**The problem:** Find every line with the word "object" and report how many there are, without any other text.

**Dataset rows:**
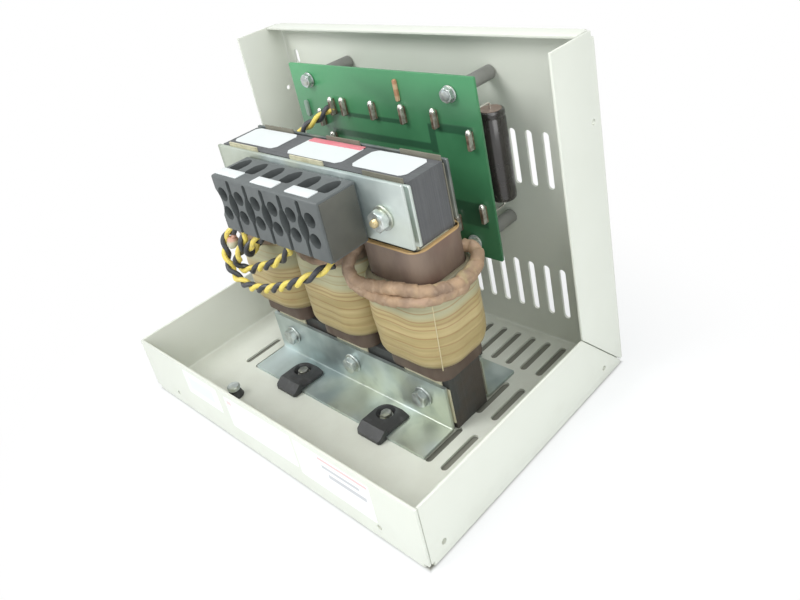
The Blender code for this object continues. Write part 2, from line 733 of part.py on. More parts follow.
def make_strips():
    """Insulating strips between the core and the clamping sheets, each with a tab at every limb."""
    lower_top = SEAT_Z + BRACKET_FLANGE_HEIGHT
    upper_top = UPPER_BOLT_Z + CLAMP_PLATE_RISE + CLAMP_PLATE_HEIGHT / 2
    lower_holes = [circle((limb_x(k), LOWER_BOLT_Z), BOLT_BORE) for k in LIMB_SIDES.values()]
    upper_holes = [circle((side * UPPER_BOLT_X, UPPER_BOLT_Z), BOLT_BORE) for side in (-1, 1)]
    levels = {
        "lower": (SEAT_Z + CLAMP_BEND + CLAMP_SHEET, lower_top, lower_top + LOWER_TAB_STAND, 0.0, lower_holes),
        "upper": (UPPER_YOKE_Z, upper_top, upper_top + UPPER_TAB_STAND, UPPER_TAB_SHIFT, upper_holes),
    }
    for level, (bottom, shoulder, top, shift, holes) in levels.items():
        shoulder -= STRIP_SHOULDER_DROP
        outline = [(-CORE_HALF_WIDTH, bottom), (CORE_HALF_WIDTH, bottom), (CORE_HALF_WIDTH, shoulder)]
        for k in (1, 0, -1):
            right = limb_x(k) + shift + STRIP_TAB_WIDTH / 2
            left = limb_x(k) + shift - STRIP_TAB_WIDTH / 2
            outline.extend([(right, shoulder), (right, top), (left, top), (left, shoulder)])
        outline.append((-CORE_HALF_WIDTH, shoulder))
        for where, side in (("front", -1), ("rear", 1)):
            plane = upright(REACTOR_Y + side * STRIP_CENTRE)
            flat_piece(f"strip_{level}_{where}", outline, STRIP, plane, STRIP_PAPER, holes)


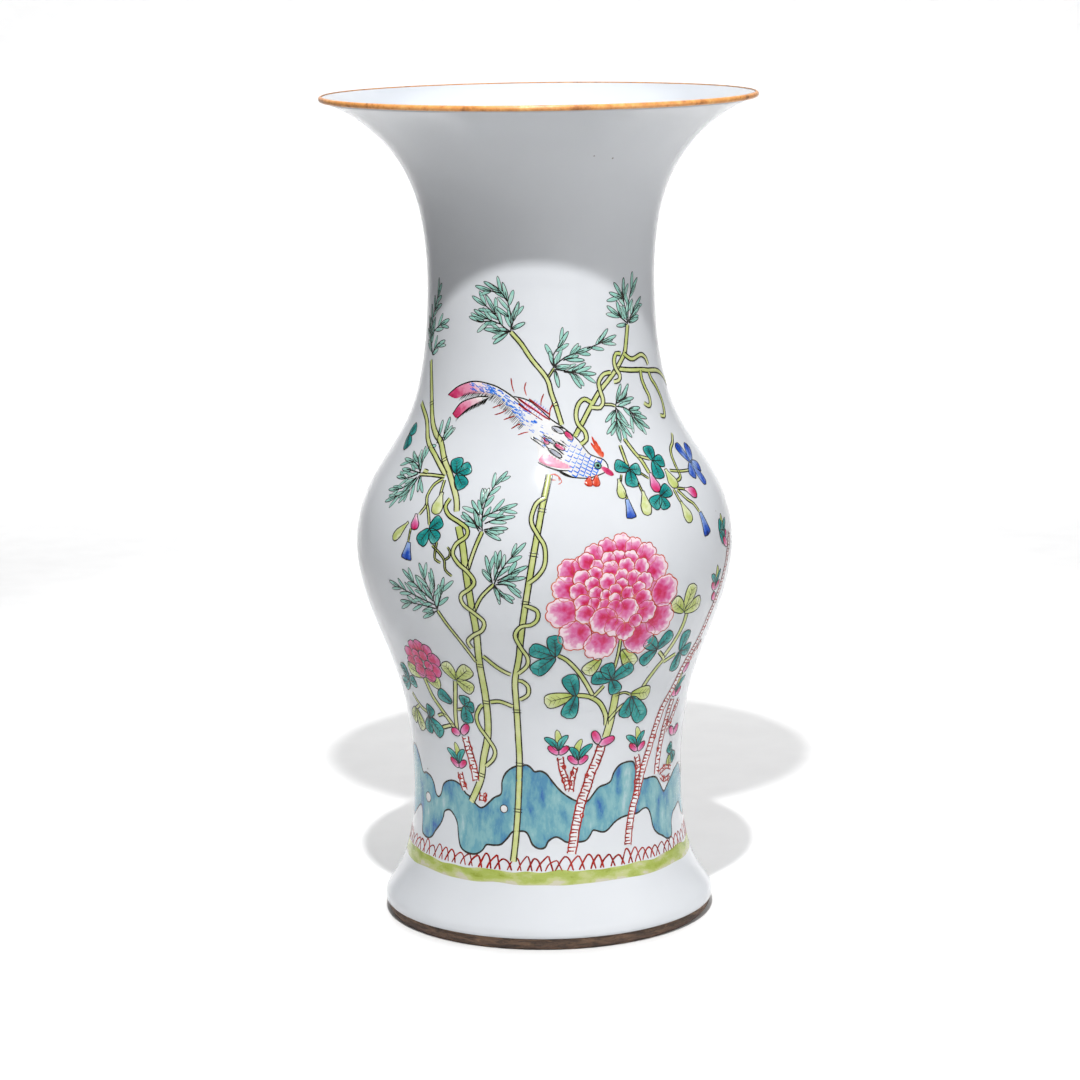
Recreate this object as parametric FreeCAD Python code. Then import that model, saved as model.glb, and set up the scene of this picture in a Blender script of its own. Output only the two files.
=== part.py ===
import FreeCAD, Part
import math
import os

# Porcelain vase with a trumpet mouth, a swollen belly, a narrow waist and a
# spreading foot.  Millimetres, +Z up, origin at the centre of the resting face.

# ---- driving dimensions ------------------------------------------------------
HEIGHT = 450.0            # resting face to the top of the lip
GLAZE = 0.6               # clear glaze over the clay, inside and out
ENAMEL = 0.4              # painted enamel standing proud of the glaze
DRESSING = 0.5            # brown dressing on the lip
SEAM = 1.0                # slip between two thrown sections

# Finished outer surface, foot to lip, as (height, radius).
FOOT_EDGE = (6.9, 90.9)
OUTER_STATIONS = (
    FOOT_EDGE,
    (10.4, 90.9),
    (13.2, 89.5),         # turned edge of the foot
    (17.5, 86.6),
    (22.0, 83.8),
    (34.0, 78.7),         # spread of the foot
    (50.0, 75.2),
    (74.0, 73.8),         # waist
    (104.0, 75.7),
    (126.0, 79.6),
    (150.0, 87.4),
    (176.0, 97.4),
    (205.0, 102.7),       # belly
    (232.0, 98.2),
    (256.0, 85.1),        # shoulder
    (276.0, 73.3),
    (300.0, 65.8),
    (346.0, 61.5),        # neck
    (376.0, 62.9),
    (400.0, 68.3),
    (420.0, 79.2),
    (434.0, 92.6),        # trumpet mouth
    (442.0, 104.3),
)

# Nose of the lip: a round edge that the outer surface runs into.
NOSE_R = 1.0
NOSE_CENTRE = (HEIGHT - NOSE_R - DRESSING, 117.8 - NOSE_R - DRESSING)
NOSE_START = -70.0        # degrees from the horizontal, outer surface joins here
NOSE_TOP = 90.0           # the dressing stops on top of the lip
NOSE_END = 110.0          # inner surface leaves here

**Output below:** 2